**Stored items from a collection**:
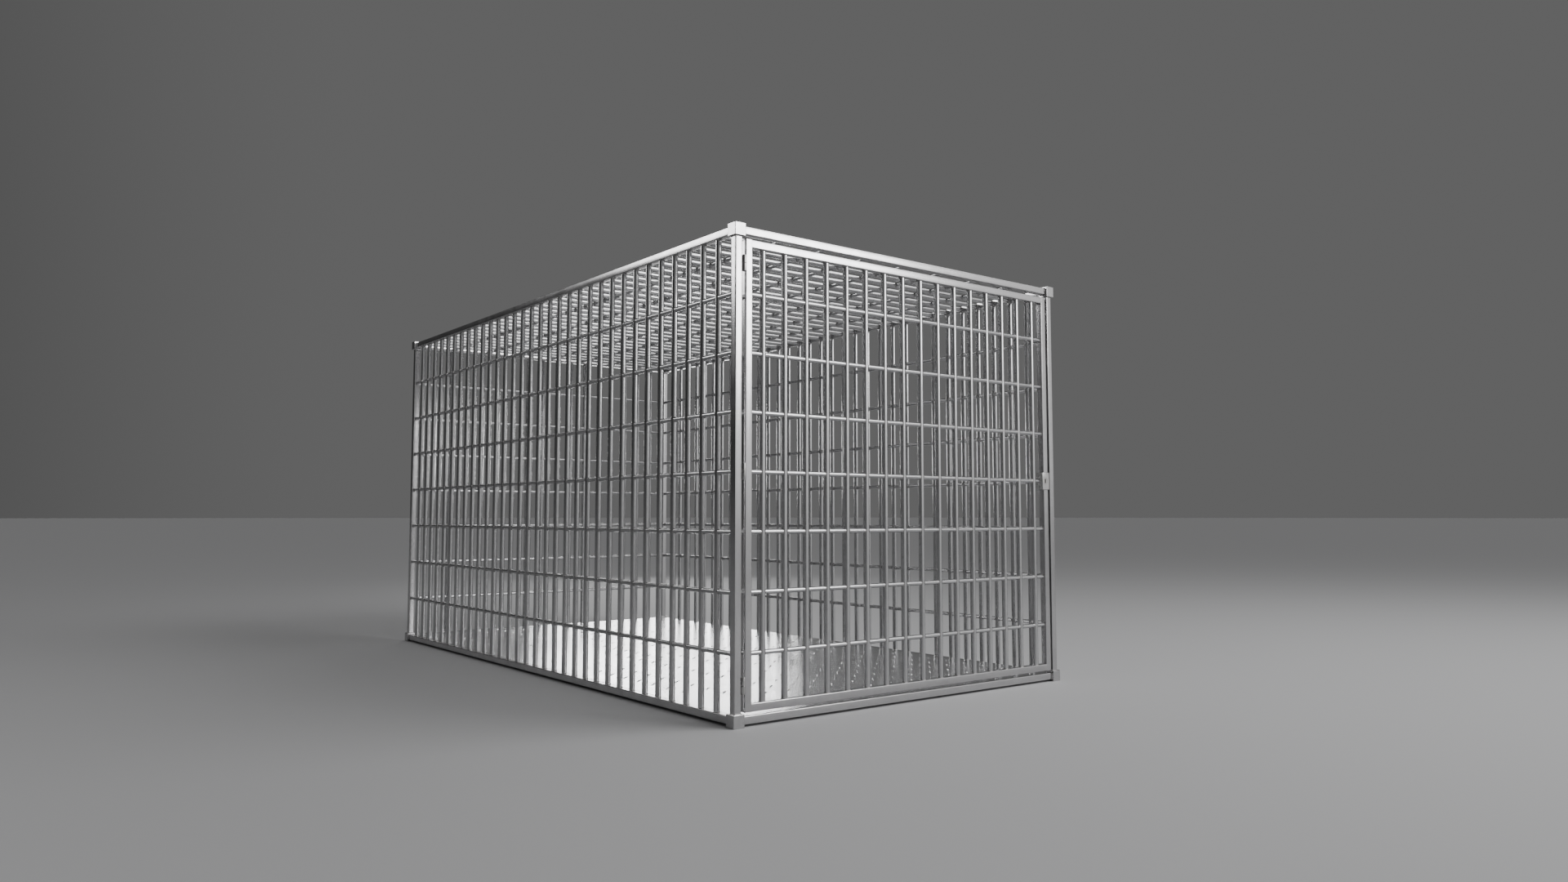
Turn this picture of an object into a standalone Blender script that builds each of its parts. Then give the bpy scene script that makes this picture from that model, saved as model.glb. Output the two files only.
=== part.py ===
"""Kennel cage: a welded steel cage with a barred door over its whole front.

The door hangs on three weld-on barrel hinges and has a key lock let into its latch stile.
Frame: +Z up, +Y along the length, the door faces -Y and its hinges are at -X, the left side.
The origin is at the bottom centre of the cage. Units are metres.
"""
import math

import bmesh
import bpy
from mathutils import Matrix, Vector

# ---- cage frame ---------------------------------------------------------------------------------
CAGE_WIDTH = 1.206
CAGE_LENGTH = 2.262
CAGE_HEIGHT = 1.200
BLOCK = 0.032                # corner block
BLOCK_BEVEL = 0.0012
SPIGOT_REACH = 0.024         # spigot beyond the block
TUBE = 0.020                 # square tube
TUBE_WALL = 0.0015
TUBE_CORNER = 0.0025         # outer corner radius
CORNER_STEPS = 2
GAP = 0.0003                 # between pieces that touch
MERGE = 0.00001              # points of one mesh closer than this are one point
SHARP_ANGLE = math.radians(40)

# ---- grilles ------------------------------------------------------------------------------------
BAR_RADIUS = 0.008
ROD_RADIUS = 0.006
BAR_SIDES = 6
ROD_DEPTH = 0.0082           # within a bar's flat side, so each rod enters a bar through one face
SIDE_BARS = 32
END_BARS = 16
CROSS_RODS = 7

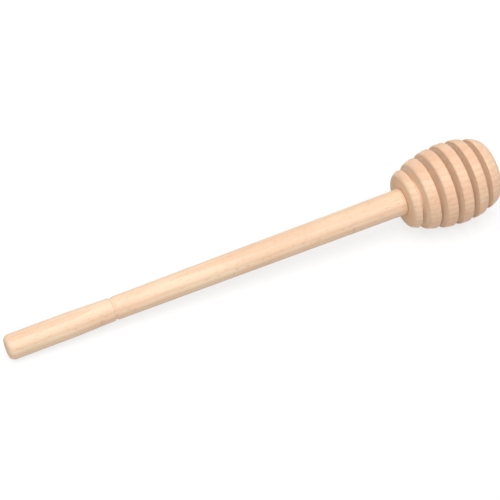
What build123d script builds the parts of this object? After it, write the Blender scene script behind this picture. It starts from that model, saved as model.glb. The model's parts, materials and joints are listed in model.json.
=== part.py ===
"""Honey dipper of turned beech: a handle whose tenon is glued into the bore of a ribbed head.

It lies as it does on a table, on the tip of its handle and the rims of two rings, with the table at Z = 0.
Both pieces are turned about one axis, which rises a little from the tip towards the head. Their sections are
drawn flat first, as (station along the axis from the handle's tip, radius), and then stood up on that axis.
All lengths are in mm.
"""
from build123d import *

import os
from math import asin, atan2, cos, degrees, hypot, radians, sin, sqrt, tan

# Handle
handle_length = 128.5
grip_radius = 4.0
grip_length = 20.0
tip_rounding = 1.8
waist_radius = 3.7
waist_start = 31.0
waist_length = 5.0
shoulder_radius = 4.3

# Ring groove cut into the waist of the handle with the point of the tool
ring_groove_inset = 2.3
ring_groove_width = 1.3
ring_groove_depth = 0.45

# Glued joint between the handle and the head
tenon_radius = 3.0
tenon_length = 15.0
tenon_chamfer = 0.6
glue_gap = 0.05
glue_pocket = 1.0
bore_mouth_chamfer = 0.5
drill_point_angle = 118.0

# Rings of the head and the honey grooves between them, which together give its length
first_ring_width = 2.4
ring_width = 3.5
nose_ring_width = 6.1
groove_count = 5
groove_width = 1.8
core_radius = 5.5
rim_chamfer = 0.45

# Outline of the egg-shaped blank, with the belly's station measured from the front face
belly_station = 15.4
belly_radius = 12.95
face_drop = 4.3
nose_drop = 1.5
nose_crown = 2.4
nose_chamfer = 1.0

# Places along the handle and its joint
waist_end = waist_start + waist_length
ring_groove = waist_start + ring_groove_inset
tenon_end = handle_length + tenon_length
bore_radius = tenon_radius + glue_gap
bore_end = tenon_end + glue_pocket
drill_point_length = bore_radius / tan(radians(drill_point_angle / 2))

# Places along the head
groove_pitch = groove_width + ring_width
first_groove = handle_length + first_ring_width + groove_width / 2
grooves = [first_groove + groove_pitch * number for number in range(groove_count)]
nose_end = grooves[-1] + groove_width / 2 + nose_ring_width
nose_base = nose_end - nose_crown
nose_radius = belly_radius - nose_drop
belly = handle_length + belly_station
front_arc_radius = (belly_station**2 + face_drop**2) / (2 * face_drop)
rear_arc_radius = ((nose_base - belly) ** 2 + nose_drop**2) / (2 * nose_drop)


def blank_radius(station):
    """Radius of the blank: one arc swells from the front face to the belly, another falls to the nose."""
    arc_radius = front_arc_radius if station < belly else rear_arc_radius
    return belly_radius - arc_radius + sqrt(arc_radius**2 - (station - belly) ** 2)


# The handle's section: grip, waist with its ring groove, tapered shaft, square shoulder and tenon
with BuildSketch() as handle_section:
    with BuildLine():
        Polyline(
            (tenon_end, 0),
            (0, 0),
            (0, grip_radius),
            (grip_length, grip_radius),
            (waist_start, waist_radius),
            (ring_groove - ring_groove_width / 2, waist_radius),
            (ring_groove, waist_radius - ring_groove_depth),
            (ring_groove + ring_groove_width / 2, waist_radius),
            (waist_end, waist_radius),
            (handle_length, shoulder_radius),
            (handle_length, tenon_radius),
            (tenon_end, tenon_radius),
            (tenon_end, 0),
        )
    make_face()
    tip_corner = handle_section.vertices().group_by(Axis.X)[0].sort_by(Axis.Y)[-1]
    fillet(tip_corner, radius=tip_rounding)
    tenon_corner = handle_section.vertices().group_by(Axis.X)[-1].sort_by(Axis.Y)[-1]
    chamfer(tenon_corner, length=tenon_chamfer)

# The head's section: a blank with a blind bore, cut into rings down to one straight core.
# Between the middles of two grooves the blank is straight, so each ring has a plain conical rim.
blank_outline = [(station, blank_radius(station)) for station in (handle_length, *grooves, nose_base)]
with BuildSketch() as head_section:
    with BuildLine():
        Polyline(*blank_outline)
        TangentArc((nose_end, 0), (nose_base, nose_radius), tangent=(0, 1))
        Polyline(
            (nose_end, 0),
            (bore_end + drill_point_length, 0),
            (bore_end, bore_radius),
            (handle_length + bore_mouth_chamfer, bore_radius),
            (handle_length, bore_radius + bore_mouth_chamfer),
            blank_outline[0],
        )
    make_face()
    nose_corner = head_section.vertices().sort_by_distance((nose_base, nose_radius))[0]
    chamfer(nose_corner, length=nose_chamfer)
    with Locations(*[(groove, core_radius) for groove in grooves]):
        Rectangle(groove_width, belly_radius, align=(Align.CENTER, Align.MIN), mode=Mode.SUBTRACT)
    # The edges square to the axis are the front face and the walls of the grooves.
    ring_sides = head_section.edges().filter_by(Axis.Y)
    rim_corners = [side.vertices().sort_by(Axis.Y)[-1] for side in ring_sides]
    chamfer(rim_corners, length=rim_chamfer)


# How it lies: the table touches the rounding of the tip and the rim that reaches lowest.
# Of the lines that touch the rounding and a corner of the head's section, the steepest is the table.
tip_arc_offset = grip_radius - tip_rounding


def slope_on(corner):
    """Slope of the turning axis when the table touches the tip and this corner of the head's section."""
    run = corner.X - tip_rounding
    rise = corner.Y - tip_arc_offset
    return atan2(rise, run) - asin(tip_rounding / hypot(run, rise))


axis_slope = max(slope_on(corner) for corner in head_section.vertices())
tip_height = tip_arc_offset * cos(axis_slope) - tip_rounding * sin(axis_slope) + tip_rounding

# The origin lies on the table, midway between the furthest points of the tip and the nose.
nose_dome_radius = (nose_radius**2 + nose_crown**2) / (2 * nose_crown)
tip_reach = tip_rounding - tip_rounding * cos(axis_slope) + tip_arc_offset * sin(axis_slope)
nose_reach = (nose_end - nose_dome_radius) * cos(axis_slope) + nose_dome_radius
tip_x = (tip_reach - nose_reach) / 2

section_plane = Plane(
    origin=(tip_x, 0, tip_height),
    x_dir=(cos(axis_slope), 0, sin(axis_slope)),
    z_dir=(0, -1, 0),
)
turning_axis = Axis(section_plane.origin, section_plane.x_dir)

with BuildPart() as handle:
    with BuildSketch(section_plane):
        add(handle_section.sketch)
    revolve(axis=turning_axis)

with BuildPart() as head:
    with BuildSketch(section_plane):
        add(head_section.sketch)
    revolve(axis=turning_axis)

handle.part.label = "handle"
head.part.label = "head"

os.makedirs("parts", exist_ok=True)
for piece in (handle.part, head.part):
    export_step(piece, f"parts/{piece.label}.step")

print("axis slope in degrees:", round(degrees(axis_slope), 4), "tip at X", round(tip_x, 4), "Z", round(tip_height, 4))
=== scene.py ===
"""Honey dipper of turned beech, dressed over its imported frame: a handle glued into a ribbed head.

Each piece is turned from an outline, as on a lathe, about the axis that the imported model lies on. The
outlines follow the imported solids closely, less what sandpaper takes off, and their edges are eased. Lengths
are in metres.
"""
import json
from math import atan2, ceil, cos, hypot, pi, radians, sin, sqrt, tan

import bpy
from bpy.props import FloatProperty, FloatVectorProperty, IntProperty, PointerProperty
from mathutils import Euler, Matrix, Vector


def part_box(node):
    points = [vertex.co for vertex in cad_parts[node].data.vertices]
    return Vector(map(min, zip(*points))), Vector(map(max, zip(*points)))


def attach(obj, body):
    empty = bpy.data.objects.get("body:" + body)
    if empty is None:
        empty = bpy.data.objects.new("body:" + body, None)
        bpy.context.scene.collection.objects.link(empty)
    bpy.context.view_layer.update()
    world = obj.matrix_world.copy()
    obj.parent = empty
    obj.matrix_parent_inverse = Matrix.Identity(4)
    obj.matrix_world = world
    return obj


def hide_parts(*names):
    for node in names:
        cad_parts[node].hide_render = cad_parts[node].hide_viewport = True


bl_info = {
    "name": "Turned Honey Dipper",
    "version": (1, 0, 0),
    "blender": (4, 5, 0),
    "location": "3D View > Sidebar > Honey Dipper",
    "description": "Turns a beech honey dipper and sets it on a pale table under soft light",
    "category": "Add Mesh",
}

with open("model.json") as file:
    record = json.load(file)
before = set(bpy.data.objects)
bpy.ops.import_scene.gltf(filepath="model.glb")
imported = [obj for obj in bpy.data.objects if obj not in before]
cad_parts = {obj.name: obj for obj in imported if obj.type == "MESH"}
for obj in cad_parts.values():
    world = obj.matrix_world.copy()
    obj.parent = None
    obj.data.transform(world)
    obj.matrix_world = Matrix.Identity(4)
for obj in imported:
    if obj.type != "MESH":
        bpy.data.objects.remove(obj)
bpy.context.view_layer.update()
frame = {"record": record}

MM = 0.001

# The lathe's axis, from the middle of the handle's end face towards the head
end_face = next(mount for mount in frame["record"]["mounts"] if mount["name"] == "handle_end")
tip = Vector(end_face["pos_m"])
along = -Vector(end_face["axis"]).normalized()
lathe_turn = Euler((0, -atan2(along.z, along.x), 0))
lathe = Matrix.Translation(tip) @ lathe_turn.to_matrix().to_4x4()

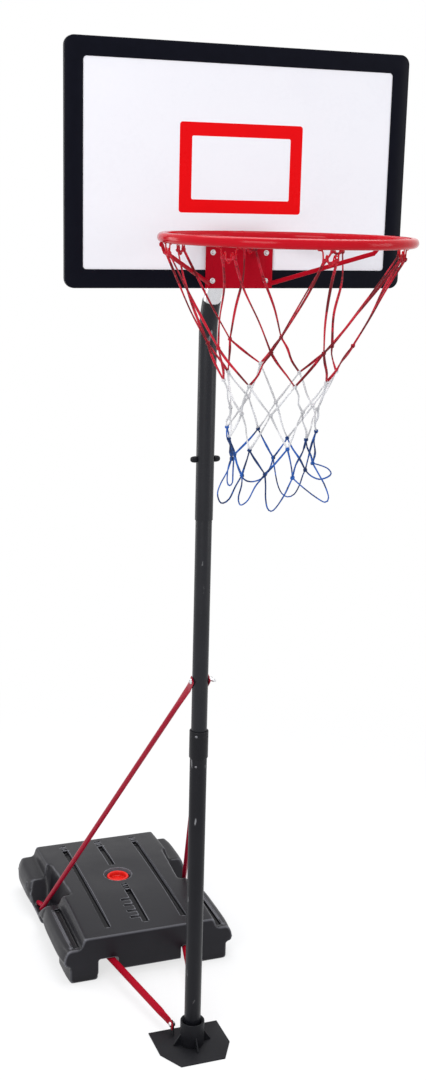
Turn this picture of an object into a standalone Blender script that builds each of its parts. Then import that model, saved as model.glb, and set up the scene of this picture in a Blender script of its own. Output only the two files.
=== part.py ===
"""Free-standing basketball stand: weighted tank, braced telescopic pole, board, ring and net.

Metres, +Z up. The origin is on the floor, on the pole's axis. The board faces -Y.
"""
import math

import bmesh
import bpy
from mathutils import Matrix, Vector

GAP = 0.0003                      # clearance between two pieces that touch
SMOOTH_ANGLE = math.radians(35)
SMALL_STEPS = 8                   # facets round a fastener or its hole
POLE_STEPS = 28                   # facets round the poles and what fits on them

# Foot plate and the collar that takes the pole
FOOT_HALF_WIDTH = 0.0885
FOOT_FRONT_HALF_WIDTH = 0.0550
FOOT_BACK_Y = 0.0690
FOOT_CHAMFER_Y = -0.0240
FOOT_FRONT_Y = -0.0840
FOOT_THICKNESS = 0.0030
COLLAR_RADIUS = 0.0292
COLLAR_TOP = 0.0650
COLLAR_MOUTH = 0.0070             # width and depth of the chamfered mouth
GUSSET_REACH = 0.0180
GUSSET_HEIGHT = 0.0280
GUSSET_THICKNESS = 0.0030

# Telescopic pole, three tubes
LOWER_POLE_RADIUS = 0.0197
UPPER_POLE_RADIUS = 0.0197
POLE_WALL = 0.0012
INNER_POLE_RADIUS = LOWER_POLE_RADIUS - POLE_WALL - GAP
LOWER_POLE_TOP = 0.7900
MID_POLE_BOTTOM = LOWER_POLE_TOP - 0.1300
KNOB_Z = 1.4350
MID_POLE_TOP = KNOB_Z + 0.0300
UPPER_POLE_BOTTOM = KNOB_Z - 0.1350
BEND_START = 1.7000
BEND_RADIUS = 0.1740
BEND_ANGLE_POLE = math.radians(26)
BEND_ANGLE_NECK = math.radians(45)
COUPLING_BOTTOM = LOWER_POLE_TOP - 0.0480
COUPLING_TOP = LOWER_POLE_TOP + 0.0180
COUPLING_RADIUS = 0.0218
COUPLING_SCREW_Z = COUPLING_TOP - 0.0090
SNAP_BUTTON_Z = LOWER_POLE_TOP - 0.0650
SNAP_BUTTON_RADIUS = 0.0031
FASTENER_TURN = math.radians(35)  # how far the small fasteners are turned from the front to the left
KNOB_RADIUS = 0.0072
KNOB_LENGTH = 0.0135
KNOB_STEM_RADIUS = 0.0030
NECK_PLUG = math.radians(12)      # where on the bend the neck's plugged end starts

# Board
BOARD_WIDTH = 0.7100
BOARD_HEIGHT = 0.4600
BOARD_DEPTH = 0.0120
BOARD_BOTTOM = 1.8120
BOARD_FRONT_Y = -0.1710
BOARD_CORNER = 0.0190
FRAME_BORDER = 0.0360
FRAME_LIP = 0.0020                # frame material in front of the panel
PANEL_THICKNESS = 0.0030
PANEL_TUCK = 0.0120               # how far the panel reaches in under the frame
RIB_X = 0.0565                    # the upright ribs lie behind the rim bolts
RIB_WIDTH = 0.0340
CROSS_RIB_Z = BOARD_BOTTOM + 0.2480
CROSS_RIB_HEIGHT = 0.0500
NECK_TOP = CROSS_RIB_Z + 0.0300

# Rim
RIM_PLATE_HEIGHT = 0.0942
SHELF_TOP = BOARD_BOTTOM + RIM_PLATE_HEIGHT
RING_RADIUS = 0.2285
RING_TUBE_RADIUS = 0.0090
RING_HEIGHT = SHELF_TOP + GAP + RING_TUBE_RADIUS
RING_TUBE_WALL = 0.0015
RING_REACH = 0.2420               # ring centre in front of the board
RING_SEAM = 0.0016                # butt joint at the back of the ring
RIM_PLATE_WIDTH = 0.1420
RIM_PLATE_THICKNESS = 0.0025
RIM_SHELF_DEPTH = 0.0125
RIM_BOLT_Z = (BOARD_BOTTOM + 0.0150, BOARD_BOTTOM + 0.0700)
RIM_BOLT_RADIUS = 0.0030
RING_BRACE_RADIUS = 0.0034
RING_BRACE_KNEE = 0.0150          # how far the bend near the ring lies under a straight line
RING_BRACE_ANGLE = math.radians(19)
HOOK_COUNT = 8
HOOK_TURN = math.radians(-4)       # the ring is welded on with its hooks turned a little
HOOK_INSET = 0.0040               # hooks are welded this far inside the ring's centre line
HOOK_WIRE = 0.0016
HOOK_CURL = 0.0060
HOOK_DROP = 0.0050                # straight wire between the ring and the curl

# Brackets behind the board
BRACKET_THICKNESS = 0.0025
BRACKET_BOLT_RADIUS = 0.0030
EAR_X = UPPER_POLE_RADIUS + 2 * GAP
BRACKET_SCREW_RADIUS = 0.0015
UPPER_BRACKET_HEIGHT = 0.0440
UPPER_BRACKET_WIDTH = 0.1420

# Net: each level is a drop below the ring and a radius
NET_CORD_RADIUS = 0.0014
NET_ARCH = HOOK_WIRE + NET_CORD_RADIUS + GAP     # bow of the cord over a hook's wire
NET_BOW = 0.0030
NET_LEVELS = ((0.1925, 0.1350), (0.2485, 0.1130), (0.3125, 0.0940), (0.3675, 0.0900), (0.4175, 0.0840))
NET_LOOP_DROP = 0.4855
NET_TUCK = 0.0240                 # how far the long top strands are drawn in halfway down
NET_LOOP_SPLAY = 0.0160

# Braces and bars
BRACE_BOLT_Z = 0.9270
BRACE_TUBE_RADIUS = 0.0062
BRACE_FLAT = 0.0016               # half thickness of a flattened end
BRACE_WALL = 0.0010
BRACE_SOCKET_DEPTH = 0.0180
BRACE_TOE_OUT = 0.0020
BRACE_TOE_DROP = 0.0240           # the toe slopes down from the bend into the socket
BAR_TUBE_RADIUS = 0.0090
BAR_WALL = 0.0012
LUG_X = 0.0335
LUG_THICKNESS = 0.0030
LUG_BOLT_Y = 0.0490
LUG_BOLT_Z = 0.0290
BOLT_RADIUS = 0.0030

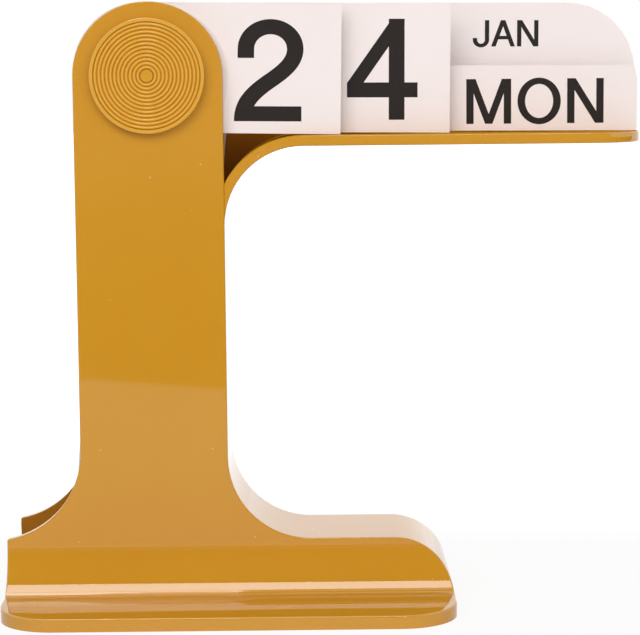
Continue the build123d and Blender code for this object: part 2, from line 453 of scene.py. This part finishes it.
def markCrests(mesh, centre, front, ringsEnd):
    # crest = (height above the grooves, 0 to 1) ^ crestPower; less on the rim, none on the flat spot
    points = meshPoints(mesh)
    distance = np.hypot(points[:, 0] - centre.x, points[:, 2] - centre.z)
    share = np.where(distance > ringsEnd, disc["rimCrest"], 1.0) * (distance > disc["crestStart"])
    height = np.clip(1 - (points[:, 1] - front) / disc["ridgeHeight"], 0, 1)
    crest = mesh.attributes.new("crest", "FLOAT", "POINT")
    crest.data.foreach_set("value", share * height ** disc["crestPower"])


def makeDisc():
    # from the middle outwards: flat spot, ridges, a shallow groove, the rim's rounded edge, then the
    # plain back with the shaft's socket; ridge height = ridgeHeight * |sin(pi * (r - start) / pitch)|
    low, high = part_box("ringed_disc")
    centre = (low + high) / 2
    radius = (high.x - low.x) / 2
    front, back = low.y, high.y
    r = np.linspace(0, disc["ridges"] * disc["pitch"], disc["ridges"] * disc["stepsPerRidge"] + 1)
    ringsRadius = disc["start"] + r
    ringsDepth = front + disc["ridgeHeight"] * (1 - np.abs(np.sin(pi * r / disc["pitch"])))
    ringsEnd = ringsRadius[-1]
    corner = np.linspace(0, pi / 2, disc["edgeSteps"])
    edgeRadius = radius - disc["edge"] + disc["edge"] * np.sin(corner)
    edgeDepth = front + disc["edge"] - disc["edge"] * np.cos(corner)
    radiusRow = np.concatenate([[0, disc["start"] - disc["startSlope"]], ringsRadius,
                                [ringsEnd + reach for reach in disc["groove"]], edgeRadius,
                                [radius, disc["socketRadius"], disc["socketRadius"], 0]])
    depthRow = np.concatenate([[front, front], ringsDepth, [front + disc["grooveDepth"], front], edgeDepth,
                               [back, back, back - disc["socketDepth"], back - disc["socketDepth"]]])
    mesh = turnProfile("ringedDiscMesh", centre, radiusRow, depthRow, disc["turns"])
    markCrests(mesh, centre, front, ringsEnd)
    mesh.set_sharp_from_angle(angle=disc["sharp"])
    piece = newPiece("ringedDisc", mesh, discPlastic)
    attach(piece, "frame")
    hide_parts("ringed_disc")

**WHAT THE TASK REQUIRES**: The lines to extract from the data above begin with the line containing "# The origin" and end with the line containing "obj.matrix_parent_inverse = Matrix.Identity(4)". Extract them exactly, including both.

**CORRECT RESULT**:
# The origin lies on the table, midway between the furthest points of the tip and the nose.
nose_dome_radius = (nose_radius**2 + nose_crown**2) / (2 * nose_crown)
tip_reach = tip_rounding - tip_rounding * cos(axis_slope) + tip_arc_offset * sin(axis_slope)
nose_reach = (nose_end - nose_dome_radius) * cos(axis_slope) + nose_dome_radius
tip_x = (tip_reach - nose_reach) / 2

section_plane = Plane(
    origin=(tip_x, 0, tip_height),
    x_dir=(cos(axis_slope), 0, sin(axis_slope)),
    z_dir=(0, -1, 0),
)
turning_axis = Axis(section_plane.origin, section_plane.x_dir)

with BuildPart() as handle:
    with BuildSketch(section_plane):
        add(handle_section.sketch)
    revolve(axis=turning_axis)

with BuildPart() as head:
    with BuildSketch(section_plane):
        add(head_section.sketch)
    revolve(axis=turning_axis)

handle.part.label = "handle"
head.part.label = "head"

os.makedirs("parts", exist_ok=True)
for piece in (handle.part, head.part):
    export_step(piece, f"parts/{piece.label}.step")

print("axis slope in degrees:", round(degrees(axis_slope), 4), "tip at X", round(tip_x, 4), "Z", round(tip_height, 4))
=== scene.py ===
"""Honey dipper of turned beech, dressed over its imported frame: a handle glued into a ribbed head.

Each piece is turned from an outline, as on a lathe, about the axis that the imported model lies on. The
outlines follow the imported solids closely, less what sandpaper takes off, and their edges are eased. Lengths
are in metres.
"""
import json
from math import atan2, ceil, cos, hypot, pi, radians, sin, sqrt, tan

import bpy
from bpy.props import FloatProperty, FloatVectorProperty, IntProperty, PointerProperty
from mathutils import Euler, Matrix, Vector


def part_box(node):
    points = [vertex.co for vertex in cad_parts[node].data.vertices]
    return Vector(map(min, zip(*points))), Vector(map(max, zip(*points)))


def attach(obj, body):
    empty = bpy.data.objects.get("body:" + body)
    if empty is None:
        empty = bpy.data.objects.new("body:" + body, None)
        bpy.context.scene.collection.objects.link(empty)
    bpy.context.view_layer.update()
    world = obj.matrix_world.copy()
    obj.parent = empty
    obj.matrix_parent_inverse = Matrix.Identity(4)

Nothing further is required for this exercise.